▶ [Aim of the task]
Begin with the line that contains "stop_plane = crotch_sections[-1]" and continue down through the line that contains "before = set(bpy.data.objects)"; reproduce those lines exactly and only those.

--- Information provided ---

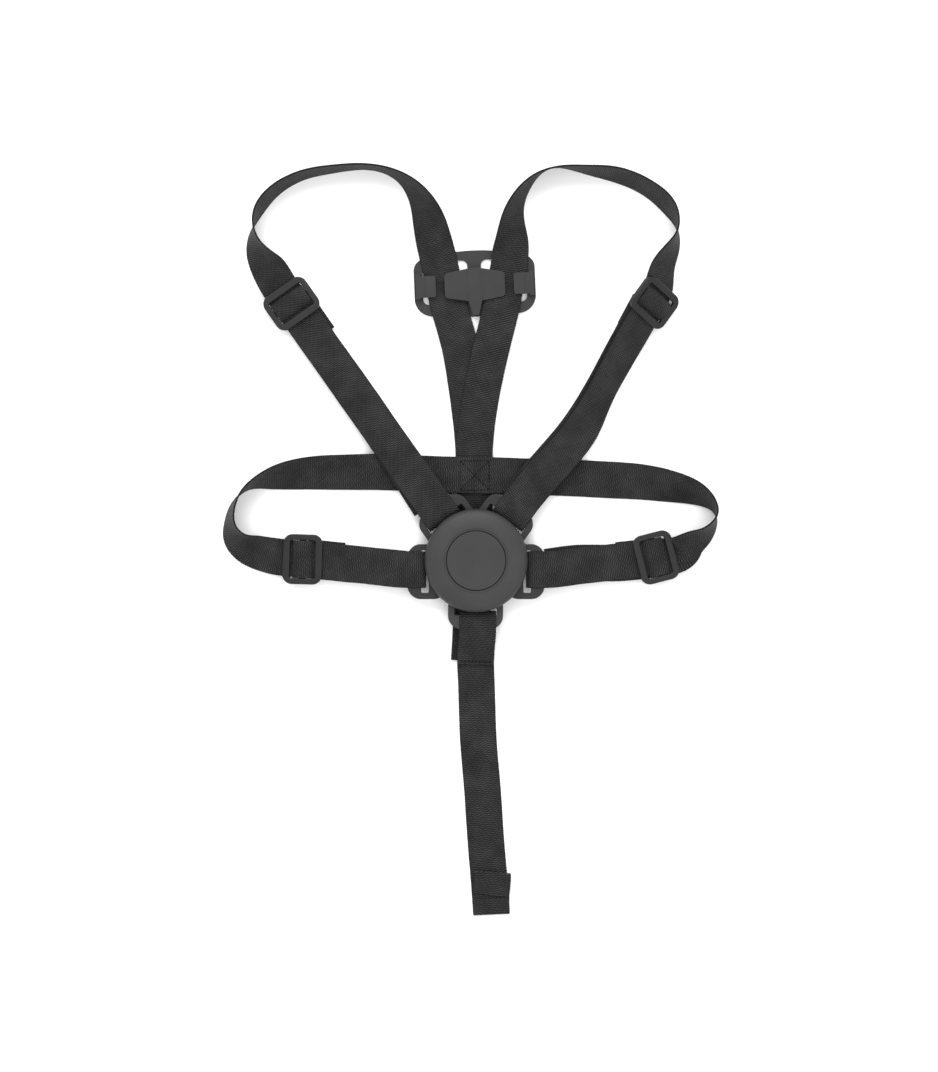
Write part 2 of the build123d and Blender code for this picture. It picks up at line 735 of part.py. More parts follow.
# ---------------------------------------------------------------- crotch strap
crotch_sections = flat_sections(crotch_route)
with BuildPart() as crotch_strap:
    low_head = head_section(crotch_turn, 0, wrap_low_mid, crotch_shift)
    low_head = section(low_head.origin, low_head.z_dir * -1, low_head.x_dir)
    add(webbing([low_head] + crotch_sections))
    add(wrap(crotch_turn, 0, crotch_shift))
    top_head = head_section(crotch_turn, 0, wrap_top_mid, crotch_shift)
    top_head = section(top_head.origin, top_head.z_dir * -1, top_head.x_dir)
    add(webbing([top_head] + flat_sections(crotch_lap_route)))
finish(crotch_strap.part, "crotch_strap")

lap_x, lap_y, lap_mid = crotch_lap_route[-1]
lap_climb = 0.45  # the lap slopes up from its end to the row of stitches
with BuildPart() as crotch_lap_stitching:
    with BuildSketch(Plane(origin=(lap_x, lap_y + 2.0, lap_mid + web_thick / 2 + lap_climb))):
        Rectangle(web_width - 4, thread, rotation=crotch_turn - 270)
    extrude(amount=thread_rise)
finish(crotch_lap_stitching.part, "crotch_lap_stitching")

stop_plane = crotch_sections[-1]
stop_side = Plane(
    origin=(stop_plane.origin.X, stop_end, web_thick + 2 * floor_gap),
    x_dir=stop_plane.z_dir * -1,
    z_dir=stop_plane.x_dir,
)
with BuildPart() as crotch_stop_fold:
    with BuildSketch(stop_side):
        with Locations((stop_fold_length / 2, web_thick / 2)):
            Rectangle(stop_fold_length, web_thick)
        with Locations((stop_fold_length - stop_flap_length / 2, 3 * web_thick / 2)):
            Rectangle(stop_flap_length, web_thick + 0.2)
    extrude(amount=web_width / 2, both=True)
finish(crotch_stop_fold.part, "crotch_stop_fold")

with BuildPart() as crotch_stop_stitching:
    with BuildSketch(stop_side.offset(4 - web_width / 2)):
        with Locations((stop_fold_length - stop_flap_length - 3, web_thick + thread_rise / 2)):
            Rectangle(thread, thread_rise)
    extrude(amount=web_width - 8)
finish(crotch_stop_stitching.part, "crotch_stop_stitching")
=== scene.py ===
"""Looks for a five-point child harness laid flat: webbing, sewing, buckle, tongues and yoke plate.

Routes and heights are in millimetres, as in the CAD, and turned into metres where a mesh is made.
"""

import math

import bmesh
import bpy
import numpy as np
from mathutils import Matrix, Vector, noise


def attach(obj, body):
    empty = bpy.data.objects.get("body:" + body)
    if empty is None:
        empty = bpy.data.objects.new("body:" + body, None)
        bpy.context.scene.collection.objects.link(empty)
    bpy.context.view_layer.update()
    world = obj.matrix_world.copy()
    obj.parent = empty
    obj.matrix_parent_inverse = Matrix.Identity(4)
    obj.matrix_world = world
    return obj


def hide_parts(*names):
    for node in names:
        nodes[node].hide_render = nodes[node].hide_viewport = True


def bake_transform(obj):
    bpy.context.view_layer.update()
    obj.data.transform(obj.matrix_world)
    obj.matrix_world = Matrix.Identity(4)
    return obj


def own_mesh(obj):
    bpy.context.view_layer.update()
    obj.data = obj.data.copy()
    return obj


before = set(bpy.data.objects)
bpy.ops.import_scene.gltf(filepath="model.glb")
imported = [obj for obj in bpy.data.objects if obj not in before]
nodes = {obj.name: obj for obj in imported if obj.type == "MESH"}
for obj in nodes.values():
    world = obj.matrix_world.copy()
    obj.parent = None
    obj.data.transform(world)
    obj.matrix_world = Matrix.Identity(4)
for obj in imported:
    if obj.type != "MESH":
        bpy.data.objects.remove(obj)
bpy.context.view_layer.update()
scene = bpy.context.scene

MM = 0.001
UP = Vector((0, 0, 1))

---

▶ [Task output]
stop_plane = crotch_sections[-1]
stop_side = Plane(
    origin=(stop_plane.origin.X, stop_end, web_thick + 2 * floor_gap),
    x_dir=stop_plane.z_dir * -1,
    z_dir=stop_plane.x_dir,
)
with BuildPart() as crotch_stop_fold:
    with BuildSketch(stop_side):
        with Locations((stop_fold_length / 2, web_thick / 2)):
            Rectangle(stop_fold_length, web_thick)
        with Locations((stop_fold_length - stop_flap_length / 2, 3 * web_thick / 2)):
            Rectangle(stop_flap_length, web_thick + 0.2)
    extrude(amount=web_width / 2, both=True)
finish(crotch_stop_fold.part, "crotch_stop_fold")

with BuildPart() as crotch_stop_stitching:
    with BuildSketch(stop_side.offset(4 - web_width / 2)):
        with Locations((stop_fold_length - stop_flap_length - 3, web_thick + thread_rise / 2)):
            Rectangle(thread, thread_rise)
    extrude(amount=web_width - 8)
finish(crotch_stop_stitching.part, "crotch_stop_stitching")
=== scene.py ===
"""Looks for a five-point child harness laid flat: webbing, sewing, buckle, tongues and yoke plate.

Routes and heights are in millimetres, as in the CAD, and turned into metres where a mesh is made.
"""

import math

import bmesh
import bpy
import numpy as np
from mathutils import Matrix, Vector, noise


def attach(obj, body):
    empty = bpy.data.objects.get("body:" + body)
    if empty is None:
        empty = bpy.data.objects.new("body:" + body, None)
        bpy.context.scene.collection.objects.link(empty)
    bpy.context.view_layer.update()
    world = obj.matrix_world.copy()
    obj.parent = empty
    obj.matrix_parent_inverse = Matrix.Identity(4)
    obj.matrix_world = world
    return obj


def hide_parts(*names):
    for node in names:
        nodes[node].hide_render = nodes[node].hide_viewport = True


def bake_transform(obj):
    bpy.context.view_layer.update()
    obj.data.transform(obj.matrix_world)
    obj.matrix_world = Matrix.Identity(4)
    return obj


def own_mesh(obj):
    bpy.context.view_layer.update()
    obj.data = obj.data.copy()
    return obj


before = set(bpy.data.objects)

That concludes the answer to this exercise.